After spending time with his family's California branch and three Masses in and around San Francisco, Rosales heads today to Washington, where he'll lead the tomorrow's Filipino pilgrimage to the Basilica of the National Shrine of the Immaculate Conception -- estimated attendance: 2,500 -- then stick around for more time with the capital's diaspora, from whose embrace he departs for Chicago.
As the bishops of Asia's most predominately Christian nation continue to burnish the national church's reputation as the nation's singular defender of the poor and most outspoken critic of political corruption, a key element of Rosales' American visit is slated to be his "Pondo Ng Pinoy" ("Funds for the Filipino") initiative -- which, he once reported, was Benedict XVI's catalyst to dwell on charity his first encyclical, Deus caritas est.
Starting with contributions of 25 centavos (barely 1¢US), the initiative has since raised 72 million pesos (US$1.5 million) toward new initiatives on education, health care, etc. that, according to the cardinal, "will directly help the poor live with [the] dignity that is their birth right as children of God."
A nation's development begins with the poorest of its poor, Rosales told his flock in launching the initiative three years ago this week.
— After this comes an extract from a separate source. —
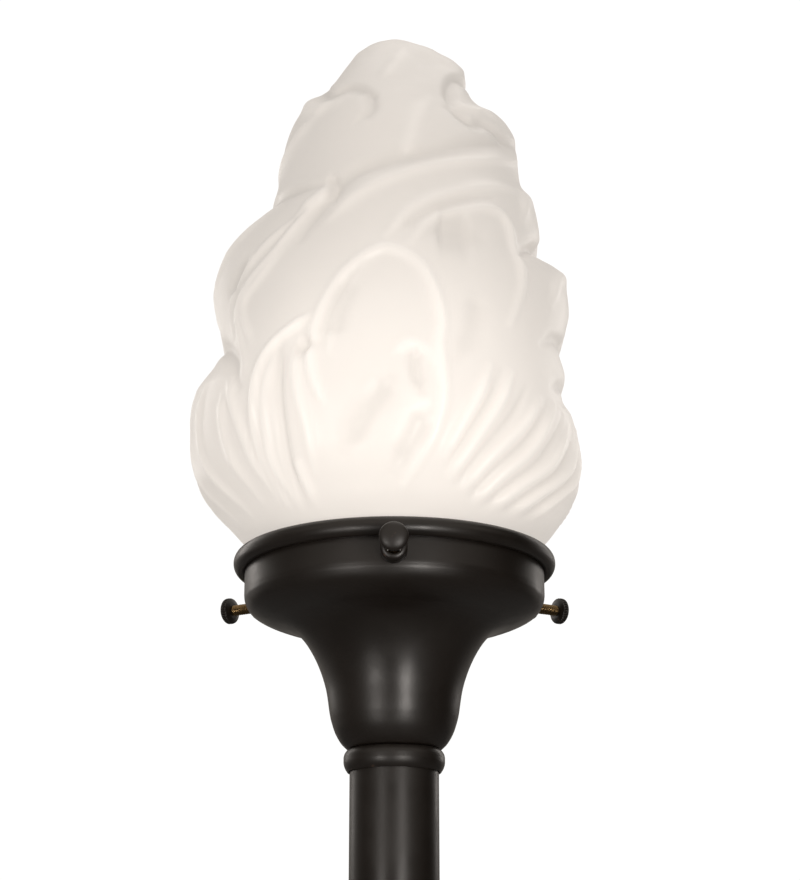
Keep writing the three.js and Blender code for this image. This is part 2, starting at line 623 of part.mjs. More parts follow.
function flameShade() {
  const sides = FACETS;
  const outerHeights = [0, FITTER_HEIGHT / SHADE_HEIGHT, 0.085, 0.107, 0.131, 0.16, 0.2, 0.26, 0.31,
    0.345, 0.38, 0.415, 0.455, 0.5, 0.545, 0.558, 0.585, 0.62, 0.66, 0.71, 0.76, 0.8, 0.83, 0.86,
    0.885, 0.92, 0.955, 0.985];
  const innerHeights = [0.965, 0.92, 0.87, 0.82, 0.74, 0.67, 0.6, 0.53, 0.46, 0.4, 0.33, 0.26, 0.19,
    0.15, 0.12, 0.09, FITTER_HEIGHT / SHADE_HEIGHT, 0];
  const rows = outerHeights.map((height) => flameRow(height, 0, sides));
  for (const height of innerHeights) rows.push(flameRow(height, GLASS_WALL, sides));
  const points = rows.flat();
  const outerCrown = points.push([CROWN_SHIFT, 0, SHADE_TOP]) - 1;
  const innerCrown = points.push([CROWN_SHIFT, 0, SHADE_TOP - CROWN_WALL]) - 1;
  const index = [];
  const last = outerHeights.length - 1;
  for (let row = 0; row < rows.length; row++) {
    const next = (row + 1) % rows.length;
    for (let i = 0; i < sides; i++) {
      const j = (i + 1) % sides;
      const [a, b, c, d] = [row * sides + i, row * sides + j, next * sides + j, next * sides + i];
      if (row === last) index.push(a, b, outerCrown, c, d, innerCrown);
      else index.push(a, b, c, a, c, d);
    }
  }
  const geometry = new THREE.BufferGeometry();
  geometry.setAttribute("position", new THREE.Float32BufferAttribute(points.flat(), 3));
  geometry.setIndex(index);
  piece("flame_shade", solidOf(geometry), opalGlass);
}

function shadeGasket() {
  const outer = FITTER_RADIUS + GAP;
  const inner = outer - GASKET_WIDTH;
  const side = bellSide(HOLDER_WALL);
  const top = SHADE_BOTTOM - GAP;
  const underside = (radius) => valueAt(side, radius) + 2 * GAP;
  const gasket = turned([
    [inner, Math.min(underside(inner), top - GASKET_LEAST)],
    [outer, Math.min(underside(outer), top - GASKET_LEAST)],
    [outer, top],
    [inner, top],
  ], GASKET_FACETS);
  piece("shade_gasket", gasket, rubber);
}

// ---- Lamp socket ----
function lampSocket() {
  const wall = SOCKET_SHELL_WALL;
  const cap = turned([
    [NIPPLE_HOLE, CAP_BOTTOM],
    [NIPPLE_RADIUS + CAP_COLLAR_WALL, CAP_BOTTOM],
    [NIPPLE_RADIUS + CAP_COLLAR_WALL, CAP_BOTTOM + CAP_COLLAR_HEIGHT],
    ...CAP_SHOULDER.map(([inside, up]) => [SOCKET_RADIUS - inside, CAP_BOTTOM + up]),
    [SOCKET_RADIUS, CAP_TOP],
    [SOCKET_RADIUS - wall, CAP_TOP],
    ...CAP_HOLLOW.map(([inside, up]) => [SOCKET_RADIUS - inside, CAP_BOTTOM + up]),
    [NIPPLE_HOLE, CAP_BOTTOM + CAP_FLOOR],
  ], MIDDLE_FACETS);
  piece("socket_cap", cap, brass);
  piece("socket_shell", turned([
    [SOCKET_RADIUS - wall, SHELL_BOTTOM],
    [SOCKET_RADIUS, SHELL_BOTTOM],
    [SOCKET_RADIUS, SHELL_TOP - SHELL_BEAD_HEIGHT],
    [SOCKET_RADIUS + SHELL_BEAD, SHELL_TOP - SHELL_BEAD_HEIGHT / 2],
    [SOCKET_RADIUS, SHELL_TOP],
    [SOCKET_RADIUS - wall, SHELL_TOP],
  ], MIDDLE_FACETS), brass);
  const linerOuter = SOCKET_RADIUS - wall - GAP;
  piece("socket_liner",
    ring(linerOuter - LINER_WALL, linerOuter, SHELL_BOTTOM + LINER_LIFT, SHELL_TOP + LINER_LIFT,
      MIDDLE_FACETS), fibre);
  const wireSlot = (side) =>
    solidOf(new THREE.BoxGeometry(
      TERMINAL_DEPTH + CUT_PAST, 2 * (TERMINAL_HEAD_RADIUS + 2 * GAP), SOCKET_BODY_HEIGHT + 2 * CUT_PAST)
      .translate(side * (SOCKET_BODY_RADIUS + (CUT_PAST - TERMINAL_DEPTH) / 2), 0, BODY_BOTTOM));
  const body = disc(SOCKET_BODY_RADIUS, BODY_BOTTOM, BODY_TOP, MIDDLE_FACETS)
    .subtract(wireSlot(1))
    .subtract(wireSlot(-1));
  piece("socket_body", body, porcelain);
  piece("centre_contact",
    disc(CONTACT_RADIUS, CONTACT_BOTTOM, CONTACT_BOTTOM + CONTACT_HEIGHT, SMALL_FACETS),
    brass);
  piece("socket_screw_shell",
    ring(SCREW_SHELL_RADIUS - SCREW_SHELL_WALL, SCREW_SHELL_RADIUS, BODY_TOP + GAP,
      BODY_TOP + GAP + SCREW_SHELL_HEIGHT, MIDDLE_FACETS), copper);
  for (const [name, side, material] of [["line_terminal", 1, brass], ["neutral_terminal", -1, steel]]) {
    const seat = SOCKET_BODY_RADIUS - TERMINAL_DEPTH + GAP;
    const section = TERMINAL_SECTION.map(([out, up]) => [TERMINAL_HEAD_RADIUS * out, seat + up]);
    const screw = turnedAlongX(section, TINY_FACETS);
    const mesh = piece(name, screw, material);
    mesh.rotation.z = side > 0 ? 0 : Math.PI;
    mesh.position.z = BODY_BOTTOM + TERMINAL_RISE;
  }
}

// ---- Leads from the cable inlet up the pole to the terminals ----
function leads() {
  const kinds = [["line_lead", 1, blackPlastic], ["neutral_lead", -1, whiteInsulation]];
  const beside = WIRE_RADIUS + GAP;
  const apart = beside + 0.2;
  for (const [name, side, material] of kinds) {
    const route = [
      [beside, POLE_RADIUS - 3.5, INLET_HEIGHT],
      [beside, 6, INLET_HEIGHT + 0.6],
      [beside, 2.6, INLET_HEIGHT + 3.4],
      [beside + 0.1, 0.8, INLET_HEIGHT + 9],
      [apart, 0, INLET_HEIGHT + 18],
      [apart, 0, POLE_TOP - BUSHING_HEIGHT],
      [apart, 0, NIPPLE_TOP + 1.2],
      [apart + 0.6, 0, NIPPLE_TOP + 2.6],
      [apart + 2.5, 0, NIPPLE_TOP + 3.7],
      [9, 0, BODY_BOTTOM - 2],
    ].map(([x, y, z]) => new THREE.Vector3(side * x, y, z));
    piece(name, bentBar(route, WIRE_RADIUS, WIRE_SIDES), material);
  }
}

// ---- Bulb ----
function bulb() {
  const bottom = BULB_CONTACT_Z;
  const insulatorBottom = bottom + TIP_HEIGHT + GAP;
  const baseBottom = insulatorBottom + INSULATOR_HEIGHT + GAP + 0.2;
  const baseTop = baseBottom + BULB_BASE_HEIGHT;
  const glassBottom = baseTop - GLASS_IN_BASE;
  const crown = bottom + BULB_LENGTH;
  const middle = crown - BULB_RADIUS;
  const neckRadius = BULB_BASE_RADIUS - BULB_BASE_WALL - GAP;
  piece("bulb_tip_contact", disc(TIP_RADIUS, bottom, bottom + TIP_HEIGHT, SMALL_FACETS), steel);
  piece("bulb_insulator", turned([
    [0, insulatorBottom],
    [INSULATOR_FOOT, insulatorBottom],
    [BULB_BASE_RADIUS - 3.6, insulatorBottom + INSULATOR_HEIGHT],
    [0, insulatorBottom + INSULATOR_HEIGHT],
  ], MIDDLE_FACETS), blackPlastic);
  piece("bulb_base", turned([
    [BULB_BASE_RADIUS - 4, baseBottom],
    [BULB_BASE_RADIUS - 1.6, baseBottom],
    [BULB_BASE_RADIUS, baseBottom + 3],
    [BULB_BASE_RADIUS, baseTop],
    [BULB_BASE_RADIUS - BULB_BASE_WALL, baseTop],
    [BULB_BASE_RADIUS - BULB_BASE_WALL, baseBottom + 3.4],
    [BULB_BASE_RADIUS - 4, baseBottom + 0.8],
  ], MIDDLE_FACETS), steel);
  const outerProfile = [[neckRadius, glassBottom], [neckRadius + 0.5, baseTop + GAP + 4]];
  for (const [part, reach] of BULB_SIDE) {
    outerProfile.push([BULB_RADIUS * reach, baseTop + 3 + (middle - baseTop - 3) * part]);
  }
  for (let i = 1; i <= CROWN_STEPS; i++) {
    const turn = (Math.PI / 2) * (i / CROWN_STEPS);
    const reach = i < CROWN_STEPS ? BULB_RADIUS * Math.cos(turn) : 0;
    outerProfile.push([reach, middle + BULB_RADIUS * Math.sin(turn)]);
  }
  const innerProfile = outerProfile.slice(0, -1).map(([r, z], i) => {
    const lift = z > middle ? ((z - middle) / BULB_RADIUS) * BULB_WALL : 0;
    return [r - BULB_WALL, i ? z - lift : z];
  });
  innerProfile.push([0, crown - BULB_WALL]);
  piece("bulb_glass", turned([...outerProfile, ...innerProfile.reverse()], MIDDLE_FACETS), frostedGlass);
  const stemTop = baseTop + STEM_HEIGHT;
  piece("bulb_stem", turned([
    [0, glassBottom + 1],
    [neckRadius - BULB_WALL - GAP, glassBottom + 1],
    [neckRadius - BULB_WALL - GAP, glassBottom + 2.4],
    [4, glassBottom + 9],
    [2.4, stemTop],
    [0, stemTop],
  ], SMALL_FACETS), clearGlass);
  const filamentZ = stemTop + FILAMENT_RISE;
  const filamentRoute = [-1, -0.6, -0.2, 0.2, 0.6, 1].map((part) =>
    new THREE.Vector3(part * FILAMENT_REACH, 0, filamentZ - FILAMENT_SAG * Math.cos((part * Math.PI) / 2)));
  piece("bulb_filament", bentBar(filamentRoute, FILAMENT_RADIUS, THIN_SIDES), tungsten);
  for (const [name, side] of [["left_filament_support", -1], ["right_filament_support", 1]]) {
    const route = [
      new THREE.Vector3(side * 3.9, 0, glassBottom + 16),
      new THREE.Vector3(side * 4.4, 0, stemTop),
      new THREE.Vector3(side * (FILAMENT_REACH + 0.9), 0, filamentZ - 1.4),
    ];
    piece(name, bentBar(route, SUPPORT_RADIUS, THIN_SIDES), steel);
  }
}

groundStake();
poleClampScrew();
poleTube();
cableGrommet();
neck();
shadeHolder();
for (const [side, azimuth] of Object.entries(SCREW_AZIMUTHS)) thumbscrewSet(side, azimuth);
shadeGasket();
flameShade();
lampSocket();
leads();
bulb();

export default root;
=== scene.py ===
"""Garden torch with a flame-shaped glass shade: the finished look of every piece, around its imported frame.

Outlines are written in millimetres as (radius, height) points and turned into metres when a mesh is made.
"""
import json
import math

import bmesh
import bpy
import numpy as np
from bpy.props import FloatProperty, FloatVectorProperty, IntProperty, PointerProperty
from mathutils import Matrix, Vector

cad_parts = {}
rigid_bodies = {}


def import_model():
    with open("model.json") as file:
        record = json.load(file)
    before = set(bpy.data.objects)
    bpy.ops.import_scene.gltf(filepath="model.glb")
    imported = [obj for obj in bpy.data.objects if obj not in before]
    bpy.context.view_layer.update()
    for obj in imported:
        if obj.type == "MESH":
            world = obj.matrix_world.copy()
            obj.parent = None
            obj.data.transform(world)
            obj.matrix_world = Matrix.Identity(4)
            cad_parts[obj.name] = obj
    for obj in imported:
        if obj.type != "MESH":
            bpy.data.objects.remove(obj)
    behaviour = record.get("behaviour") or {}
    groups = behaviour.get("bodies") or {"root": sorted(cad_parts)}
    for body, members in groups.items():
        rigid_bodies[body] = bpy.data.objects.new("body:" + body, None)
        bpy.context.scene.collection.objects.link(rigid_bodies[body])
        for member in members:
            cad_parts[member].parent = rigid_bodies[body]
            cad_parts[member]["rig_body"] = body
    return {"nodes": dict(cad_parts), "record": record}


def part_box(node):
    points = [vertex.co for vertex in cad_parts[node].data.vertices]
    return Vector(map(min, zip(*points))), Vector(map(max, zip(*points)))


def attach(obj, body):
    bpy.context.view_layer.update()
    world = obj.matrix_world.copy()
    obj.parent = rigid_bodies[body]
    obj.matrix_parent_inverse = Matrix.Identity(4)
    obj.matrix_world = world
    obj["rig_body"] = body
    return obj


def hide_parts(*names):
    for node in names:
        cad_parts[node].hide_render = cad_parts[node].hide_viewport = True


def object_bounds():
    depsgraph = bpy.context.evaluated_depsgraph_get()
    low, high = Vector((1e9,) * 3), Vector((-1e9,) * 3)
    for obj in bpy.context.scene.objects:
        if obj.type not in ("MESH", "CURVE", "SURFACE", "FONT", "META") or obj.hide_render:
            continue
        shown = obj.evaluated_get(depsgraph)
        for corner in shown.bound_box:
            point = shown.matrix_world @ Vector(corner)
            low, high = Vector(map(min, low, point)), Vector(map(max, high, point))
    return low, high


bl_info = {
    "name": "Garden Torch",
    "version": (1, 0, 0),
    "blender": (4, 5, 0),
    "location": "3D Viewport > Sidebar > Torch",
    "description": "Builds a garden torch with a flame-shaped glass shade, piece by piece",
    "category": "Object",
}

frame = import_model()
frame_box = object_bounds()

MM = 0.001
MERGE_DISTANCE = 1e-7  # metres within which two points of a mesh are one
SIDES = ("front", "right", "left")


# ---- Places and sizes taken from the frame ----
def span(node):
    """A node's lowest and highest corners in millimetres."""
    low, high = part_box(node)
    return np.array(low) / MM, np.array(high) / MM


def levels(node):
    """A node's lowest and highest level in millimetres."""
    low, high = span(node)
    return low[2], high[2]


def middle_level(node):
    low, high = levels(node)
    return (low + high) / 2


def half_width(node):
    """The radius of a node that is round about the Z axis."""
    low, high = span(node)
    return max(high[0], high[1], -low[0], -low[1])


# ---- Outlines ----
def rounded(points, fillet=0.3, steps=3, closed=False):
    """An outline whose corners become small curves. A point may give its own fillet as a third value."""
    count = len(points)
    places = [np.array(point[:2], float) for point in points]
    result = []
    for i in range(count):
        if not closed and i in (0, count - 1):
            result.append(places[i])
            continue
        here = places[i]
        arm_in = places[i - 1] - here
        arm_out = places[(i + 1) % count] - here
        length_in = np.linalg.norm(arm_in)
        length_out = np.linalg.norm(arm_out)
        size = points[i][2] if len(points[i]) > 2 else fillet
        reach = min(size, 0.45 * length_in, 0.45 * length_out)
        if reach < 1e-3:
            result.append(here)
            continue
        start = here + arm_in / length_in * reach
        end = here + arm_out / length_out * reach
        for step in range(steps + 1):
            t = step / steps
            result.append((1 - t) ** 2 * start + 2 * t * (1 - t) * here + t * t * end)
    return np.array(result)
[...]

In carrying out the work, he said that "love will be the motivation we have (and) compassion is the only influence we will use.
"You and I will be surprised at what the love of God will do in us and among us."
It wasn't all that long ago when, in the aftermath of the Spanish-American war, the bishops of the Philippines were drawn from the victorious combatant, who brought their home church's penchants for organization and administration... along with the lyrics to "Long Live the Pope."
Irony of ironies, though, little more than a century later, the colonial arrangements long consigned to history, a native cardinal's reverse trip to these shores brings a reminder of the thing it needs most -- a gift of faith manifested not in buildings or dollars, but the contagious sound of that praise and joy which, in a day, yields more good fruit than two millennia of battle-drunk hair-splitting could ever find the courage to muster.